The Raptors learned a lot through their so-called Vision-6’9” era, and just because they eventually moved off of Pascal Siakam and OG Anunoby ahead of the trade deadline last year doesn’t mean those lessons went out the door, too. They’ve learned the importance of a stabilizing centre like Poeltl, to be sure, and Thursday affirmed his impact. Still, the general idea that having more long, skilled, switchy forwards makes you versatile at both ends remains true. Mogbo’s development will remain a key in feeling out how big a part of this next era such looks can become.
Those are unknowns the Raptors will continue to probe throughout the season as health and necessity dictate. For Thursday, there were a few important “knowns” loudly confirmed: Even a fun, young team isn’t very good when playing without almost all of their quality veteran players; the youngest starting lineup you’ve ever played might have trouble closing out a close game even against a similar-calibre team; and yes, if the Raptors really need to during their light end-of-season schedule, they’re just a few absences away from being able to lose games against bad teams.

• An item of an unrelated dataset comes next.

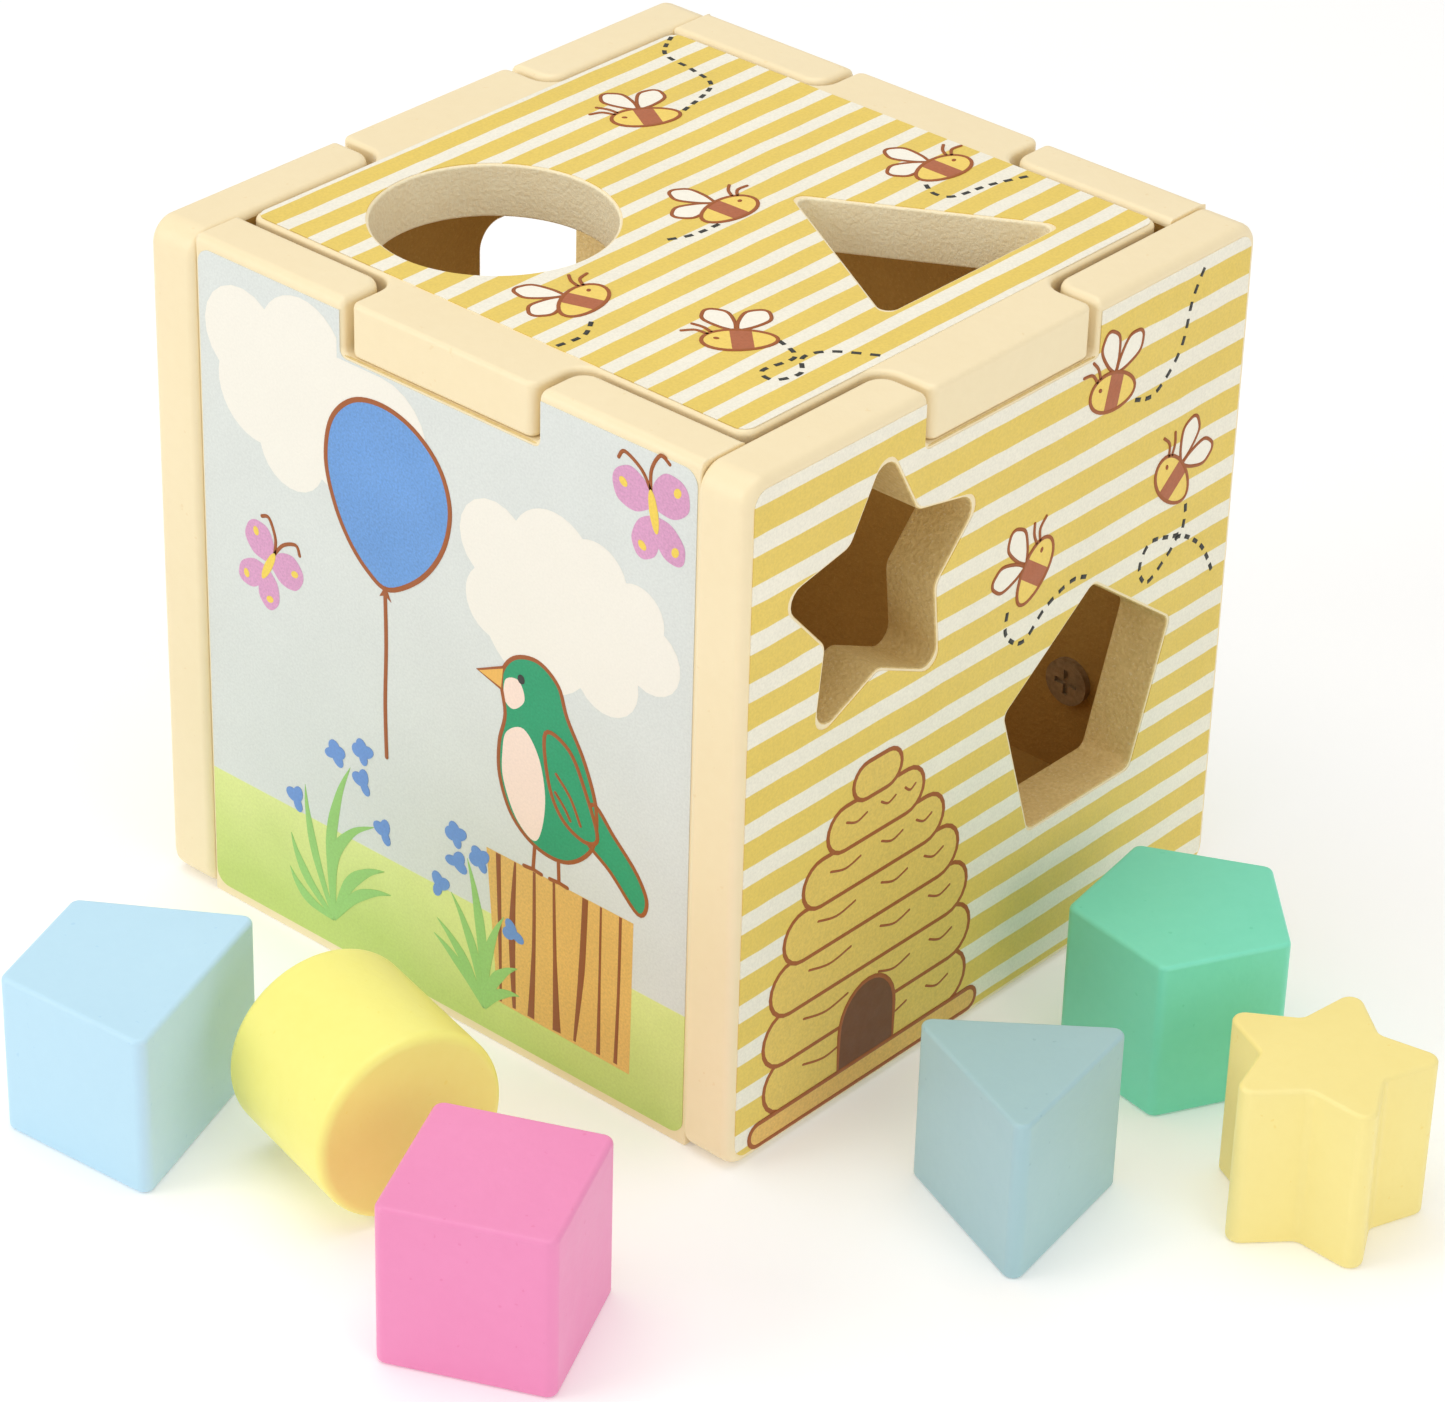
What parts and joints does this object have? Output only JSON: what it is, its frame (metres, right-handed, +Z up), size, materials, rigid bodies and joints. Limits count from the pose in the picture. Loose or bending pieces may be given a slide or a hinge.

Most important in any of that is the continued exposure and opportunity for an expanding handful of young players. That will help with their development and with the team’s evaluation of their readiness to contribute in the near future, when the hope remains that the “youngest starting lineup in team history” is a stepping-stone footnote when they look back on “eras night” in their 40th season.